Othello Maria Harris-Jefferson (February 23, 1905 – September 26, 1988) was an American educator and activist from Texas. From 1929 to the 1960s, she taught at Bluefield State Teachers College in West Virginia, where the Othello Harris-Jefferson Student Center is named in her honor.

== Early life and education ==
Harris was born in Brenham, Texas, the daughter of Gertrude Smith. Her mother was a dressmaker. She graduated from Dallas Colored High School in 1918, and from Howard University in 1922. She earned a master's degree from Columbia University and began doctoral work there. She was a member of the Delta Sigma Theta sorority.

== Career ==
Harris taught education, psychology, drama, and speech classes and was supervisor of elementary education at Bluefield State Teachers College (now Bluefield State University) in West Virginia, from 1929 until the 1960s. In 1936 she helped start a graduate chapter of Delta Sigma Theta, at an event in her home. She was also a member of The Links.

Harris-Jefferson founded Bluefield State's Touchstone Guild and Aesthetic Club, both for students interested in the theatre. In time, the Aesthetic Club became more political in its interests, and it merged with the local NAACP chapter to work for civil rights causes. In 1954, she made a series of lectures in the Dallas, Texas, area. She helped to desegregate the lunch counters in Bluefield, and in 1965, she was honored by the Bluefield NAACP for her work.
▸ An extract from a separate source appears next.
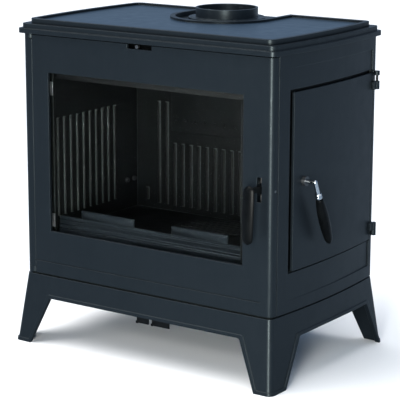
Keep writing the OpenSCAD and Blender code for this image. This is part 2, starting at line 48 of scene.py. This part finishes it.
class Shade:
    """One procedural material, with its patterns placed in metres."""

    def __init__(self, name, edge=0):
        """edge is the radius its sharp edges are shaded round to; the edge mask is 1 along them and
        paints highlights there.
        """
        self.material = bpy.data.materials.new(name)
        self.material.use_nodes = True
        self.tree = self.material.node_tree
        self.tree.nodes.clear()
        self.end = self.add("ShaderNodeOutputMaterial")
        self.place = self.add("ShaderNodeTexCoord").outputs["Object"]
        self.bump = None
        if edge:
            self.bump = self.add("ShaderNodeBevel", {"samples": 6}, Radius=edge).outputs[0]
            flat = self.add("ShaderNodeNewGeometry").outputs["Normal"]
            turned = self.add("ShaderNodeVectorMath", {"operation": "DOT_PRODUCT"})
            self.tree.links.new(self.bump, turned.inputs[0])
            self.tree.links.new(flat, turned.inputs[1])
            # 1 along sharp edges: the mask for painted edge highlights
            self.edge_highlight_mask = self.spread(turned.outputs["Value"], 1, 0, 0.80, 0.985)

    def add(self, kind, settings=None, **inputs):
        node = self.tree.nodes.new(kind)
        for key, value in (settings or {}).items():
            setattr(node, key, value)
        for key, value in inputs.items():
            self.give(node.inputs[key.replace("_", " ")], value)
        return node

    def give(self, socket, value):
        if isinstance(value, bpy.types.NodeSocket):
            self.tree.links.new(value, socket)
        else:
            socket.default_value = value

    def stretched(self, scale):
        mapping = self.add("ShaderNodeMapping", Scale=scale)
        self.tree.links.new(self.place, mapping.inputs["Vector"])
        return mapping.outputs["Vector"]

    def noise(self, scale, detail=3.0, rough=0.5, where=None):
        node = self.add("ShaderNodeTexNoise", Scale=scale, Detail=detail, Roughness=rough)
        self.tree.links.new(where or self.place, node.inputs["Vector"])
        return node.outputs["Fac"]

    def cells(self, scale):
        """A cell pattern: the distance from each cell's middle, and a colour for each cell."""
        node = self.add("ShaderNodeTexVoronoi", Scale=scale)
        self.tree.links.new(self.place, node.inputs["Vector"])
        return node.outputs["Distance"], node.outputs["Color"]

    def spread(self, value, low, high, start=0.3, stop=0.7):
        """Turns values from start to stop into values from low to high."""
        node = self.add("ShaderNodeMapRange")
        self.give(node.inputs["Value"], value)
        node.inputs["From Min"].default_value = start
        node.inputs["From Max"].default_value = stop
        node.inputs["To Min"].default_value = low
        node.inputs["To Max"].default_value = high
        return node.outputs["Result"]

    def blend(self, share, first, second):
        node = self.add("ShaderNodeMix", {"data_type": "RGBA"})
        self.give(node.inputs[0], share)
        self.give(node.inputs[6], first if isinstance(first, bpy.types.NodeSocket) else (*first, 1))
        self.give(node.inputs[7], second if isinstance(second, bpy.types.NodeSocket)
                  else (*second, 1))
        return node.outputs[2]

    def maths(self, what, first, second):
        node = self.add("ShaderNodeMath", {"operation": what})
        self.give(node.inputs[0], first)
        self.give(node.inputs[1], second)
        return node.outputs[0]

    def raise_by(self, height, depth, strength):
        """Adds relief: depth is how far the pattern stands out, in metres."""
        node = self.add("ShaderNodeBump", Strength=strength, Distance=depth)
        self.give(node.inputs["Height"], height)
        if self.bump is not None:
            self.tree.links.new(self.bump, node.inputs["Normal"])
        self.bump = node.outputs["Normal"]

    def finish(self, **sockets):
        shader = self.add("ShaderNodeBsdfPrincipled")
        for key, value in sockets.items():
            self.give(shader.inputs[key.replace("_", " ")], value)
        if self.bump is not None:
            self.tree.links.new(self.bump, shader.inputs["Normal"])
        self.tree.links.new(shader.outputs[0], self.end.inputs["Surface"])
        return self.material


def painted_casting(name="painted_casting", shine=0.24, darkening=0.0):
    """Matt anthracite stove paint over fine sand-cast iron, with a painted highlight along its
    sharp edges, blended towards near-black by a set share.
    """
    s = Shade(name, edge=0.0024)
    cloud = s.spread(s.noise(5, 4), 0, 1)
    mottle = s.spread(s.noise(85, 5, 0.6), 0, 1)
    streak = s.spread(s.noise(1, 3, 0.6, s.stretched((160, 160, 3))), 0, 1)
    colour = s.blend(cloud, (0.0056, 0.0080, 0.0106), (0.0071, 0.0098, 0.0128))
    colour = s.blend(s.maths("MULTIPLY", mottle, 0.35), colour, (0.0102, 0.0129, 0.0160))
    colour = s.blend(s.maths("MULTIPLY", streak, 0.30), colour, (0.0042, 0.0063, 0.0084))
    # lighter along sharp edges: a painted highlight
    colour = s.blend(s.maths("MULTIPLY", s.edge_highlight_mask, 0.30), colour, (0.0204, 0.0245, 0.0272))
    # blended towards near-black by the given share; only the log guard's paint uses it
    colour = s.blend(darkening, colour, (0.0026, 0.0028, 0.0028))
    grain = s.noise(900, 2, 0.6)
    s.raise_by(s.noise(14, 2), 0.0007, 0.5)
    s.raise_by(s.noise(230, 3), 0.00022, 0.55)
    s.raise_by(grain, 0.00012, 0.5)
    rough = s.maths("ADD", s.spread(s.noise(30, 4), 0.31, 0.39), s.spread(grain, -0.02, 0.05))
    return s.finish(Base_Color=colour, Roughness=rough, Specular_IOR_Level=shine,
                    Specular_Tint=(0.77, 0.92, 0.97, 1))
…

== Personal life and legacy ==
Harris married fellow educator Phillip Grant Jefferson in 1932. Her husband died in 1986, and she died in 1988. At Bluefield State, the Othello Harris-Jefferson Student Center was named in her memory in 2000. In 2022, large framed portraits of Harris-Jefferson and her husband turned up at an auction house, and were donated to Bluefield State University.